Insularity was again to the fore and there was no longer “that sense of unity and loyalty among our people of getting behind the team and supporting it right to the end”.
Such talk might have been dismissed as bitterness by the powers that were. Instead, it proved a forewarning of the ever increasing troubles to follow. Nor did Richards find much comfort when he became involved again a decade after his retirement.
His stints as coach and chief selector were short-lived. The West Indies Players Association (WIPA) complained to the West Indies Cricket Board (WICB) that he and other selectors “verbally belittled and threatened” some of its members in public. It reflected his frustrations at the way West Indies was going and the sensitivities of players who did not appreciate what it took to create West Indies cricket’s enviable legacy.
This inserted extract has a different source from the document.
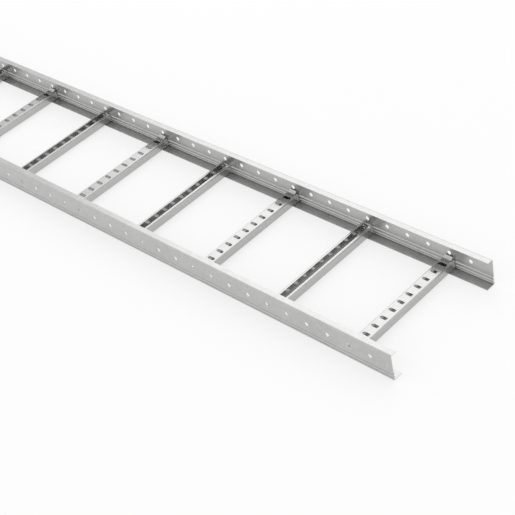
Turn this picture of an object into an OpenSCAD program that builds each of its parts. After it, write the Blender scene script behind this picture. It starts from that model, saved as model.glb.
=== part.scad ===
// Cable ladder section: two roll-formed side rails joined by lipped channel rungs.
// X runs along the ladder, Y across it and Z up; the origin is under its middle, at floor level.

/* [Ladder] */
// Length of the section
ladder_length = 3000; // [1000:100:6000]
// Width over the feet of the two side rails
ladder_width = 300; // [200:25:600]
// Distance from one rung to the next
rung_spacing = 200; // [150:25:300]

/* [Side rail] */
// Height of a side rail
rail_height = 60; // [56:1:110]
// Thickness of the side rail's sheet
rail_sheet = 1.5; // [1:0.1:2]
// Outer radius of the bend under the top flange
top_bend = 3; // [2.5:0.1:3.5]
// Outer radius of the bend at the foot
foot_bend = 4; // [3:0.1:4.5]
// Width of the top flange, from the web's outer face
top_flange = 14; // [8:0.5:22]
// Width of the bottom flange, from the foot's outer face
bottom_flange = 23; // [20:0.5:34]
// How far the foot stands out from the web
foot_step = 1; // [0.6:0.1:1.4]
// Straight part of the foot between its bend and its shoulder
foot_straight = 0.3; // [0.2:0.1:1.5]
// Radius of the grooves rolled into the web
groove_radius = 2; // [1.5:0.1:2.4]
// Distance from the lower groove to the upper one
groove_spacing = 8.2; // [7.6:0.1:10]

/* [Side rail holes] */
// Diameter of the holes along the web
rail_hole_diameter = 9; // [6:0.5:11]
// Distance from one web hole to the next
rail_hole_pitch = 50; // [25:5:100]
// Height of the web holes
rail_hole_height = 33; // [32:1:44]

/* [Rung] */
// Width of a rung along the ladder
rung_width = 27; // [25:0.5:40]
// Height of a rung from its slotted face to its lips
rung_height = 19.5; // [16:0.5:20]
// Thickness of the rung's sheet
rung_sheet = 1.5; // [1:0.1:2]
// Outer radius of the rung's bends
rung_bend = 2.5; // [2.2:0.1:3]
// Width of a lip, from the rung's side
rung_lip = 5.5; // [4:0.5:8]
// Gap between a rung's end and the ridges inside the rail
rung_end_clearance = 0.1; // [0.1:0.1:1]

/* [Rung slots] */
// Length of a slot, along the ladder
slot_length = 17; // [12:0.5:20]
// Width of a slot
slot_width = 7.5; // [6:0.5:11]
// Distance from one slot to the next
slot_pitch = 25; // [20:1:40]
// Least sheet left between the last slot and the end slot
slot_end_land = 6; // [4:1:12]
// Length of the end slot, along the ladder
end_slot_length = 20; // [16:0.5:20]
// Width of the end slot
end_slot_width = 8.5; // [7:0.5:10]
// Distance from the end slot's middle to the rung's end
end_slot_setback = 20.4; // [19:0.1:24]

/* [Rung tongue] */
// Width of the tongue at each end of an upward slotted face
tongue_width = 19; // [14:0.5:20]
// Width of the cut that frees each side of the tongue
tongue_cut = 0.5; // [0.3:0.1:0.8]
// Height of the tongue's tip above the slotted face
tongue_rise = 6; // [3:0.5:7]
// Flat left between the end slot and the tongue's curve
tongue_land = 2.75; // [1:0.25:4]

/* [Hidden] */
arc_facets = 32;
hole_facets = 24;
wide_arc_facets = 96;
cut = 1;

web_outer = ladder_width / 2 - foot_step;
web_inner = web_outer - rail_sheet;
ridge_inner = web_outer - groove_radius - rail_sheet;
shoulder_height = foot_bend + foot_straight;
foot_height = shoulder_height + foot_step;
lower_groove_height = foot_height + groove_radius;
upper_groove_height = lower_groove_height + groove_spacing;
ridge_radius = groove_radius + rail_sheet;

rung_count = floor(ladder_length / rung_spacing);
first_rung = -(rung_count - 1) * rung_spacing / 2;
rung_end = ridge_inner - rung_end_clearance;
rung_middle = rail_sheet + rung_height / 2;

hole_steps = floor((ladder_length / 2 - rail_hole_diameter) / rail_hole_pitch);
end_slot_place = rung_end - end_slot_setback;
slot_room = end_slot_place - end_slot_width / 2 - slot_end_land - slot_width / 2;
slot_steps = floor(slot_room / slot_pitch);

tongue_root = end_slot_place + end_slot_width / 2 + tongue_land;
tongue_run = rung_end - tongue_root;
tongue_radius = (tongue_run * tongue_run + tongue_rise * tongue_rise) / (2 * tongue_rise);

function two_digits(n) = str(n < 10 ? "0" : "", n);
function rung_name(n) = str("rung_", two_digits(n));
function rung_place(n) = first_rung + (n - 1) * rung_spacing;
function faces_up(n) = n % 2 == 1;

// Quarter ring of sheet between two radii, in the quadrant that side and level point to
module bend(outer, sheet, side, level) {
    intersection() {
        difference() {
            circle(r = outer, $fn = arc_facets);
            circle(r = outer - sheet, $fn = arc_facets);
        }
        scale([side, level]) square(outer + cut);
    }
}

// Half disc on the inner side of the web's outer face
module ridge() {
    intersection() {
        circle(r = ridge_radius, $fn = arc_facets);
        translate([0, -ridge_radius - cut]) square(2 * (ridge_radius + cut));
    }
}

// Web with two rolled grooves: hollow outside and a ridge inside
module grooved_web() {
    difference() {
        union() {
            translate([foot_step, foot_height]) square([rail_sheet, rail_height - top_bend - foot_height]);
            translate([foot_step, lower_groove_height]) ridge();
            translate([foot_step, upper_groove_height]) ridge();
        }
        translate([foot_step, lower_groove_height]) circle(r = groove_radius, $fn = arc_facets);
        translate([foot_step, upper_groove_height]) circle(r = groove_radius, $fn = arc_facets);
    }
}

// Foot below the lower groove, rounded over at its shoulder
module foot() {
    translate([0, foot_bend]) square([rail_sheet, foot_straight]);
    translate([foot_step, shoulder_height]) intersection() {
        circle(r = foot_step, $fn = arc_facets);
        translate([-foot_step - cut, 0]) square(foot_step + cut);
    }
}

// Section of the rail: distance in from the foot's outer face, and height
module rail_section() {
    grooved_web();
    foot();
    translate([foot_bend, foot_bend]) bend(foot_bend, rail_sheet, -1, -1);
    translate([foot_bend, 0]) square([bottom_flange - foot_bend, rail_sheet]);
    translate([foot_step + top_bend, rail_height - top_bend]) bend(top_bend, rail_sheet, -1, 1);
    translate([foot_step + top_bend, rail_height - rail_sheet])
        square([top_flange - top_bend, rail_sheet]);
}

// Side rail on the negative Y side, its flanges turned in under and over the rungs
module side_rail() {
    color("silver") difference() {
        translate([0, -ladder_width / 2, 0]) rotate([90, 0, 90])
            linear_extrude(ladder_length, center = true) rail_section();
        for (step = [-hole_steps:hole_steps])
            translate([step * rail_hole_pitch, -web_inner + cut, rail_hole_height]) rotate([90, 0, 0])
                cylinder(h = rail_sheet + 2 * cut, d = rail_hole_diameter, $fn = hole_facets);
    }
}

module side_rail_left() {
    side_rail();
}

module side_rail_right() {
    mirror([0, 1, 0]) side_rail();
}

// Rectangle with round corners, centred on its middle
module rounded_rectangle(width, height, radius) {
    square([width - 2 * radius, height], center = true);
    square([width, height - 2 * radius], center = true);
    for (x = [-1, 1], y = [-1, 1])
        translate([x * (width / 2 - radius), y * (height / 2 - radius)]) circle(r = radius, $fn = arc_facets);
}

// Section of the rung: a lipped channel, closed at the top and open at the bottom
module rung_section() {
    difference() {
        rounded_rectangle(rung_width, rung_height, rung_bend);
        rounded_rectangle(rung_width - 2 * rung_sheet, rung_height - 2 * rung_sheet, rung_bend - rung_sheet);
        translate([0, -rung_height / 2])
            square([rung_width - 2 * rung_lip, 2 * rung_sheet + cut], center = true);
    }
}

// Slot with round ends, its length along the ladder
module slot(length, width) {
    translate([0, 0, rung_height / 2 - rung_sheet - cut]) linear_extrude(rung_sheet + 2 * cut) {
        square([length - width, width], center = true);
        for (side = [-1, 1])
            translate([side * (length - width) / 2, 0]) circle(d = width, $fn = hole_facets);
    }
}

module rung_slots() {
    for (step = [-slot_steps:slot_steps])
        translate([0, step * slot_pitch, 0]) slot(slot_length, slot_width);
    for (side = [-1, 1])
        translate([0, side * end_slot_place, 0]) slot(end_slot_length, end_slot_width);
}

// Piece of the slotted face that is cut away around a tongue
module tongue_window() {
    window_width = tongue_width + 2 * tongue_cut;
    translate([-window_width / 2, tongue_root, rung_height / 2 - rung_sheet - cut])
        cube([window_width, tongue_run + cut, rung_sheet + 2 * cut]);
}

// Side view of a tongue: distance out from its root, and height above the slotted face
module tongue_profile() {
    translate([-cut, -rung_sheet]) square([cut, rung_sheet]);
    intersection() {
        translate([0, tongue_radius]) difference() {
            circle(r = tongue_radius + rung_sheet, $fn = wide_arc_facets);
            circle(r = tongue_radius, $fn = wide_arc_facets);
        }
        translate([0, -rung_sheet]) square([tongue_run, tongue_rise + rung_sheet]);
    }
}

// Tongue that curves up from the slotted face to the end of the rung
module tongue() {
    translate([0, tongue_root, rung_height / 2]) rotate([90, 0, 90])
        linear_extrude(tongue_width, center = true) tongue_profile();
}

// Rung about its own middle, with the slotted face up
module rung_blank() {
    difference() {
        rotate([90, 0, 0]) linear_extrude(2 * rung_end, center = true) rung_section();
        rung_slots();
    }
}

module rung_with_tongues() {
    difference() {
        rung_blank();
        for (side = [0, 1])
            mirror([0, side, 0]) tongue_window();
    }
    for (side = [0, 1])
        mirror([0, side, 0]) tongue();
}

// Rungs lie with the slotted face up and the open side up in turn
module rung(n) {
    color("gainsboro") translate([rung_place(n), 0, rung_middle]) {
        if (faces_up(n)) rung_with_tongues();
        else rotate([180, 0, 0]) rung_blank();
    }
}

side_rail_left();
side_rail_right();
for (n = [1:rung_count])
    rung(n);
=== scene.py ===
"""Looks for a galvanised cable ladder section: two side rails and their slotted rungs."""

import logging
import math
from dataclasses import dataclass
from enum import Enum

import bpy
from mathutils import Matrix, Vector

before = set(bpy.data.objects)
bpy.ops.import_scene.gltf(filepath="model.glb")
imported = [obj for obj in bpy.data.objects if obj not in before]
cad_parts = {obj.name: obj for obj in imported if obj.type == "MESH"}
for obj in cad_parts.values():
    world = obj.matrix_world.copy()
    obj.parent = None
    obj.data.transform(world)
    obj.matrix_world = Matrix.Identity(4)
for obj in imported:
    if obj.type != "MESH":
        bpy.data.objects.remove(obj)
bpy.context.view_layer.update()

log = logging.getLogger("cable_ladder")

WHITE = (1.0, 1.0, 1.0, 1.0)
# Lighter zinc painted on sharp edges: partly rubbed coating, partly a painted highlight along the
# edges.
RUBBED_AND_HIGHLIT_ZINC = (0.66, 0.66, 0.655)
SPANGLE_CONTRAST = 0.35
CLOUD_CONTRAST = 0.75
BUMP_STRENGTH = 0.25
DEFAULT_CRYSTALS_PER_METRE = 140.0
WOBBLE_SCALE = 60.0
WOBBLE_DETAIL = 2.0
WOBBLE_REACH = (0.004, 0.004, 0.004)
LINE_SCALE = 900.0
LINE_DETAIL = 3.0
CLOUD_SCALE = 14.0
CLOUD_DETAIL = 5.0
CLOUD_ROUGHNESS = 0.6
EDGE_REACH = 0.0006
EDGE_SAMPLES = 4
EDGE_STARTS_AT = 0.995
EDGE_FULL_AT = 0.80
LAMP_AIM = Vector((0.8, 0.0, 0.0))

# Unnamed sockets of the colour mix node, by number
MIX_LOW = 6
MIX_HIGH = 7
MIX_RESULT = 2


class RollDirection(Enum):
    """Way that the sheet ran through the rolls, as a stretch of the streak pattern."""

    ALONG_LADDER = (0.035, 1.0, 1.0)
    ACROSS_LADDER = (1.0, 0.035, 1.0)


@dataclass(frozen=True)
class ZincFinish:
    """Zinc coating of one kind of rolled steel part."""

    name: str
    fresh_zinc: tuple[float, float, float]
    dull_zinc: tuple[float, float, float]
    smooth: float
    rough: float
    metallic: float
    spangle_size: float
    roll: RollDirection
    relief: float


RAIL_ZINC = ZincFinish(
    name="rail_zinc",
    fresh_zinc=(0.560, 0.562, 0.556),
    dull_zinc=(0.460, 0.462, 0.456),
    smooth=0.22,
    rough=0.36,
    metallic=0.92,
    spangle_size=0.007,
    roll=RollDirection.ALONG_LADDER,
    relief=0.00003,
)

RUNG_ZINC = ZincFinish(
    name="rung_zinc",
    fresh_zinc=(0.530, 0.532, 0.526),
    dull_zinc=(0.450, 0.452, 0.446),
    smooth=0.18,
    rough=0.30,
    metallic=0.94,
    spangle_size=0.006,
    roll=RollDirection.ACROSS_LADDER,
    relief=0.00002,
)


class ShaderGroup:
    """A shared surface effect, kept as a shader node group."""

    def __init__(self, name: str) -> None:
        """Starts an empty group.

        Args:
            name: Name of the node group.
        """
        self.tree = bpy.data.node_groups.new(name, "ShaderNodeTree")
        self.entry = self.tree.nodes.new("NodeGroupInput")
        self.exit = self.tree.nodes.new("NodeGroupOutput")

    def value_in(self, name: str, default: float) -> None:
        """Adds a number input.

        Args:
            name: Name of the socket.
            default: Value that it starts with.
        """
        socket = self.tree.interface.new_socket(name, in_out="INPUT", socket_type="NodeSocketFloat")
        socket.default_value = default

    def vector_in(self, name: str) -> None:
        """Adds a vector input.

        Args:
            name: Name of the socket.
        """
        self.tree.interface.new_socket(name, in_out="INPUT", socket_type="NodeSocketVector")

    def value_out(self, name: str) -> None:
        """Adds a number output.

        Args:
            name: Name of the socket.
        """
        self.tree.interface.new_socket(name, in_out="OUTPUT", socket_type="NodeSocketFloat")

    def node(self, kind: str, **settings: object) -> bpy.types.Node:
        """Adds a node.

        Args:
            kind: Type of the node.
            **settings: Properties to set on it.

        Returns:
            The new node.
        """
        made = self.tree.nodes.new(kind)
        for key, value in settings.items():
            setattr(made, key, value)
        return made

    def link(self, source: bpy.types.NodeSocket, target: bpy.types.NodeSocket) -> None:
        """Joins two sockets.

        Args:
            source: Output that the value comes from.
            target: Input that it goes to.
        """
        self.tree.links.new(source, target)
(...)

Nothing infuriated him more than the shambles that led to the abandonment of the 2009 Test against England at the impressive new stadium in Antigua named in his honour and the failure of anyone from the WICB to accept responsibility or even to apologise to its embarrassed public.
Except for a stint as one of Allen Stanford’s “legends” in the disgraced Texan’s ill-starred Twenty20 venture and the rare comment on a particular issue, Richards has stayed clear of the “cat-and-mouse type of game” West Indies cricket has become.
His sporting enjoyment now comes from a game involving a smaller ball in which he is his own opponent.
Like so many of those who have built on the cherished legacy of West Indies cricket, he has been marginalized. Still, there are the present birthday celebrations and all that footage of his finest deeds to stir emotions and raise hopes that it just might inspire the present generation into an overdue revival.